**INSTRUCTIONS FOR THE TASK:**
State the number of lines in the material below that have "slot" in them, without any other text.

[start of COLLECTED DATA]

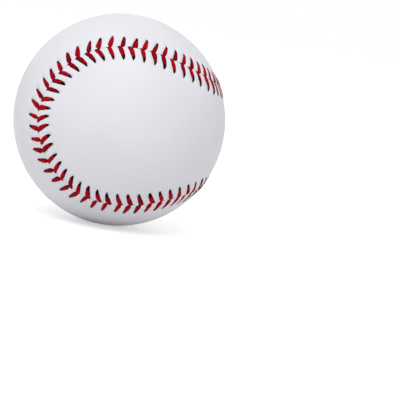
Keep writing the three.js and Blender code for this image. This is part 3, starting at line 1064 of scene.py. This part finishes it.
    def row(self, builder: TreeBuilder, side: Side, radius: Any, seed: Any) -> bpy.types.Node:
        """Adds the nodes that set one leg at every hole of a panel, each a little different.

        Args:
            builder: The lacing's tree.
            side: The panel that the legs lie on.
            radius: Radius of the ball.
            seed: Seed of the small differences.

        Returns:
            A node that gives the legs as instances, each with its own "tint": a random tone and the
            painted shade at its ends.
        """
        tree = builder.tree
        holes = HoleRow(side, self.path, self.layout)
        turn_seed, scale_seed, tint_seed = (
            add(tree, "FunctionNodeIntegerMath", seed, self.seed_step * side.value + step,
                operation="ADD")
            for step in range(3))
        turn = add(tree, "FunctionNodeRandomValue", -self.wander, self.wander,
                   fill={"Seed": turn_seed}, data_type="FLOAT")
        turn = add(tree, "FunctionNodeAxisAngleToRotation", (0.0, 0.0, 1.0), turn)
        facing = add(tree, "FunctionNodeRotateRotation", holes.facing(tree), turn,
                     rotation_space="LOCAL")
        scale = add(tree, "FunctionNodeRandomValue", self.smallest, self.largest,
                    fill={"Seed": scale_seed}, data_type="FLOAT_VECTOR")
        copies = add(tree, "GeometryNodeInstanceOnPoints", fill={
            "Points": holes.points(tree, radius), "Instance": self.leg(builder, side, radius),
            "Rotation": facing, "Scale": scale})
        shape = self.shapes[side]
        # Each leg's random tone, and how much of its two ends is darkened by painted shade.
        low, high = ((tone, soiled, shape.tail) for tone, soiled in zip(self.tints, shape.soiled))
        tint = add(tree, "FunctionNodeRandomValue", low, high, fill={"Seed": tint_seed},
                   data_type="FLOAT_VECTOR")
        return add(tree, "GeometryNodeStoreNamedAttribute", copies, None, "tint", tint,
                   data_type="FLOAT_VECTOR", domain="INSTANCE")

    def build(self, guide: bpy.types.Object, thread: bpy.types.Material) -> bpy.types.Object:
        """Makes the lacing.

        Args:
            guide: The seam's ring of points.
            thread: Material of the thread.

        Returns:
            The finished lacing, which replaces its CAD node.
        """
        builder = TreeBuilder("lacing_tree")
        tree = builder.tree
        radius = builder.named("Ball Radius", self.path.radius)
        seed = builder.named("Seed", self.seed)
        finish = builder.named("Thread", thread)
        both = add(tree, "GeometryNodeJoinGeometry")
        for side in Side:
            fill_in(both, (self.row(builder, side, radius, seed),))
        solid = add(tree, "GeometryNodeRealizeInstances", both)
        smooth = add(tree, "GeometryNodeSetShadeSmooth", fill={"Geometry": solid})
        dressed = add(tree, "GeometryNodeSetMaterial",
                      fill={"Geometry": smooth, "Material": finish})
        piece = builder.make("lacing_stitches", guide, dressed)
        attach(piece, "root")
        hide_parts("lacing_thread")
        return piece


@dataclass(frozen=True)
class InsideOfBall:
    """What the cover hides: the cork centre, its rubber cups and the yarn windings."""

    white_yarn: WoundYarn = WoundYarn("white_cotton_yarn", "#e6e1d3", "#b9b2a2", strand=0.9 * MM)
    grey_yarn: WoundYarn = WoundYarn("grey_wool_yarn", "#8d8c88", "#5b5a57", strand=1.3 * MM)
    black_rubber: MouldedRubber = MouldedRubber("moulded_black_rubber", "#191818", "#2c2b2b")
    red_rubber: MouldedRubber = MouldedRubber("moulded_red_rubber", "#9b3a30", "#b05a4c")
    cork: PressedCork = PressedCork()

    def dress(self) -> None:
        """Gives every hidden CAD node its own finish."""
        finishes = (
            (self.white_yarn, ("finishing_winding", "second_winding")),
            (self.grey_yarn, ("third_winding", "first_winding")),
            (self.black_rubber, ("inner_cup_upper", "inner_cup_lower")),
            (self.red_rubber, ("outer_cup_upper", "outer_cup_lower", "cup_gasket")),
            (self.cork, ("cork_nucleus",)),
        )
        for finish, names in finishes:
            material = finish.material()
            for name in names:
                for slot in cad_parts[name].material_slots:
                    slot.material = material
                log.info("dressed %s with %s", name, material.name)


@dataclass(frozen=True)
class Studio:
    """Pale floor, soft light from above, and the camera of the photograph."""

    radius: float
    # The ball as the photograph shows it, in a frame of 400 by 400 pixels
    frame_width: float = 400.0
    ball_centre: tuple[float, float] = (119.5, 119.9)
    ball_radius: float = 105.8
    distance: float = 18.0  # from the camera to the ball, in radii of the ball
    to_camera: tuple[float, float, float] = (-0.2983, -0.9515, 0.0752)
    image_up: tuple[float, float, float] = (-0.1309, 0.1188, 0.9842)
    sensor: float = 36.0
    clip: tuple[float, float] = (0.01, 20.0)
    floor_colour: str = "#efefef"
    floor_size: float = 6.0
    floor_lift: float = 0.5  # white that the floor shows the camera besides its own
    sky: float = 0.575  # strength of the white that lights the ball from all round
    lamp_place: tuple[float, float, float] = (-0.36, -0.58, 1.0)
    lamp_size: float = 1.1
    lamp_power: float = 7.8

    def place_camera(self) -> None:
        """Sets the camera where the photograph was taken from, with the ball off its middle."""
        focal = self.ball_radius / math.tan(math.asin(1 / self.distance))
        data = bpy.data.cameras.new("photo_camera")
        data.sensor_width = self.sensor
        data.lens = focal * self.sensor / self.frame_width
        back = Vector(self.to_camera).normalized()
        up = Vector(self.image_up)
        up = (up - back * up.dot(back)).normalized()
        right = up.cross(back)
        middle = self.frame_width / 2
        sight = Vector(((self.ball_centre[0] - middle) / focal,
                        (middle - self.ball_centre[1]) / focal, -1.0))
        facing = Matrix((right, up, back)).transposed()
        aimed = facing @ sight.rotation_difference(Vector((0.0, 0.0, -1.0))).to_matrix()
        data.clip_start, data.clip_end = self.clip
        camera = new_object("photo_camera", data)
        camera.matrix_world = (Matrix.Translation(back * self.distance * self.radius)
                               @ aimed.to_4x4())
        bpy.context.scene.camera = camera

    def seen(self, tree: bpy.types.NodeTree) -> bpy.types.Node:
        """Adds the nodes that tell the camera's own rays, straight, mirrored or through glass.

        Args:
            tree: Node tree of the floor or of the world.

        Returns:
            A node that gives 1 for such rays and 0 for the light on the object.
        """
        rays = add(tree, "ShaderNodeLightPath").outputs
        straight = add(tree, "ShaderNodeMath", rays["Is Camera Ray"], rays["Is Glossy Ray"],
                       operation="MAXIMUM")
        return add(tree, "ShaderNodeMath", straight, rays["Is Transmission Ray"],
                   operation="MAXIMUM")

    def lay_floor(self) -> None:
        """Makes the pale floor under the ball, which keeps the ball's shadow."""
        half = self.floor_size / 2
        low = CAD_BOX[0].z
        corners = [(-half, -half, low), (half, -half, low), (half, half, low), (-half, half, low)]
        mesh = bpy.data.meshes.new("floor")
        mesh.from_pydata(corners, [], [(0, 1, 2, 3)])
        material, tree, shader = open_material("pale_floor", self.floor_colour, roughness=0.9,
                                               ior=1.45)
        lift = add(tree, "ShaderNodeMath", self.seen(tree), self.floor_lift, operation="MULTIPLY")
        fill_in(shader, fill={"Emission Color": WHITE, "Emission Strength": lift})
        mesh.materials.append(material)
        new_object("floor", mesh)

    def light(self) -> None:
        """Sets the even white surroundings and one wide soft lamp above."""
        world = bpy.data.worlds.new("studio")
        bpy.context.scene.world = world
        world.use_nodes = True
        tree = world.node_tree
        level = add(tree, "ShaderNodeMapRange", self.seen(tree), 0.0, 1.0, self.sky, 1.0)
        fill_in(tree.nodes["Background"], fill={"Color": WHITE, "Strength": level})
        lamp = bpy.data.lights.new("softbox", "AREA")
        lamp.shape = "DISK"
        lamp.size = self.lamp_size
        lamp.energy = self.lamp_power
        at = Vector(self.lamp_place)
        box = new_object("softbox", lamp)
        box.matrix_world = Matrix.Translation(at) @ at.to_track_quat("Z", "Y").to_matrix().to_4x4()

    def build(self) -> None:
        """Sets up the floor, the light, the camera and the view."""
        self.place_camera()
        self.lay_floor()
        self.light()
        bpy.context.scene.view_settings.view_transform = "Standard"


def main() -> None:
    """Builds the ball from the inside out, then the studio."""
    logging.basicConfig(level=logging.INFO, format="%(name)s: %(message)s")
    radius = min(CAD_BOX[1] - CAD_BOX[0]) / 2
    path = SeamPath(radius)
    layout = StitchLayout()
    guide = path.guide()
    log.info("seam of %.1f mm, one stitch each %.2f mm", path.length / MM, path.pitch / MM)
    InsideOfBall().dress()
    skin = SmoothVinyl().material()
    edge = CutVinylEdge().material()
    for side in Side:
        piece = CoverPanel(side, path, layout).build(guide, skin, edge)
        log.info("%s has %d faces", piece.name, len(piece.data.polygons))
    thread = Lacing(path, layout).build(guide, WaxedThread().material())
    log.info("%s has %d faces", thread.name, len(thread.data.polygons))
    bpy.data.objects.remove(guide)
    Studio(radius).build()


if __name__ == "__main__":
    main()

[end of COLLECTED DATA]

**EXPECTED OUTPUT:**
2